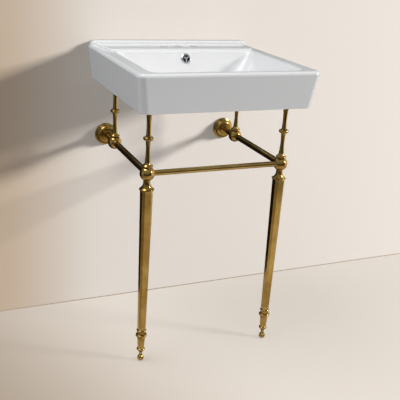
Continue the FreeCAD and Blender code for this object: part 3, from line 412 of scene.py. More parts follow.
@dataclass(frozen=True)
class AgedBrass(Finish):
    """Polished brass that has begun to darken, with fine marks from its working."""

    grain: Grain = Grain.TURNED
    bright: Colour = linear("c4a45e")
    deep: Colour = linear("a3823f")
    tarnish: Colour = linear("574420")
    worn: Colour = linear("d9bf7e")
    cloud_scale: float = 14
    smear_scale: float = 30
    blotch_scale: float = 55
    speck_scale: float = 420
    roughness: float = 0.13
    relief_depth: float = 0.00005

    def surface(self, sheet: Sheet) -> Wire:
        """Brass with clouds of tarnish, dark creases, rubbed edges and working marks.

        Args:
            sheet: The material's sheet.

        Returns:
            The surface shader.
        """
        place = sheet.place()
        cloud = sheet.noise(place, self.cloud_scale, 4, 0.6)
        smear = sheet.noise(place, self.smear_scale, 3, 0.5)
        blotch = sheet.noise(place, self.blotch_scale, 5, 0.7)
        speck = sheet.noise(place, self.speck_scale, 3, 0.6).ramp(0.66, 0.78)
        lines = sheet.noise(sheet.stretch(place, self.grain.value), 1.0, 3, 0.7)
        exposed = sheet.exposed()
        crease = (exposed * -1.0).ramp(0.25, 0.9)
        rubbed = exposed.ramp(0.35, 1.0) * (0.45 + blotch * 0.55)
        aged = (blotch.ramp(0.50, 0.78) * 0.35 + speck * 0.3).largest(crease * 0.75)
        colour = sheet.blend(cloud.ramp(0.3, 0.75), self.bright, self.deep)
        colour = sheet.blend(aged, colour, self.tarnish)
        colour = sheet.blend(rubbed * 0.7, colour, self.worn)
        rough = self.roughness + smear.ramp(0.3, 0.8) * 0.10 + aged * 0.20 + lines * 0.04
        relief = lines * 0.6 - aged * 0.5 + blotch * 0.15
        return self.principled(sheet, {
            "Base Color": colour, "Metallic": 1.0, "Roughness": rough,
            "Normal": sheet.bump(relief, self.relief_depth)})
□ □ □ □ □
● Challenge
Write every line of the material above again, exactly.

● Written response
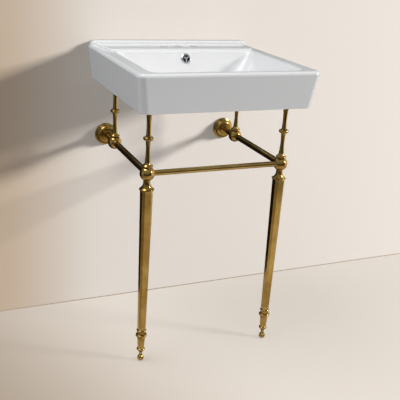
Continue the FreeCAD and Blender code for this object: part 3, from line 412 of scene.py. More parts follow.
@dataclass(frozen=True)
class AgedBrass(Finish):
    """Polished brass that has begun to darken, with fine marks from its working."""

    grain: Grain = Grain.TURNED
    bright: Colour = linear("c4a45e")
    deep: Colour = linear("a3823f")
    tarnish: Colour = linear("574420")
    worn: Colour = linear("d9bf7e")
    cloud_scale: float = 14
    smear_scale: float = 30
    blotch_scale: float = 55
    speck_scale: float = 420
    roughness: float = 0.13
    relief_depth: float = 0.00005

    def surface(self, sheet: Sheet) -> Wire:
        """Brass with clouds of tarnish, dark creases, rubbed edges and working marks.

        Args:
            sheet: The material's sheet.

        Returns:
            The surface shader.
        """
        place = sheet.place()
        cloud = sheet.noise(place, self.cloud_scale, 4, 0.6)
        smear = sheet.noise(place, self.smear_scale, 3, 0.5)
        blotch = sheet.noise(place, self.blotch_scale, 5, 0.7)
        speck = sheet.noise(place, self.speck_scale, 3, 0.6).ramp(0.66, 0.78)
        lines = sheet.noise(sheet.stretch(place, self.grain.value), 1.0, 3, 0.7)
        exposed = sheet.exposed()
        crease = (exposed * -1.0).ramp(0.25, 0.9)
        rubbed = exposed.ramp(0.35, 1.0) * (0.45 + blotch * 0.55)
        aged = (blotch.ramp(0.50, 0.78) * 0.35 + speck * 0.3).largest(crease * 0.75)
        colour = sheet.blend(cloud.ramp(0.3, 0.75), self.bright, self.deep)
        colour = sheet.blend(aged, colour, self.tarnish)
        colour = sheet.blend(rubbed * 0.7, colour, self.worn)
        rough = self.roughness + smear.ramp(0.3, 0.8) * 0.10 + aged * 0.20 + lines * 0.04
        relief = lines * 0.6 - aged * 0.5 + blotch * 0.15
        return self.principled(sheet, {
            "Base Color": colour, "Metallic": 1.0, "Roughness": rough,
            "Normal": sheet.bump(relief, self.relief_depth)})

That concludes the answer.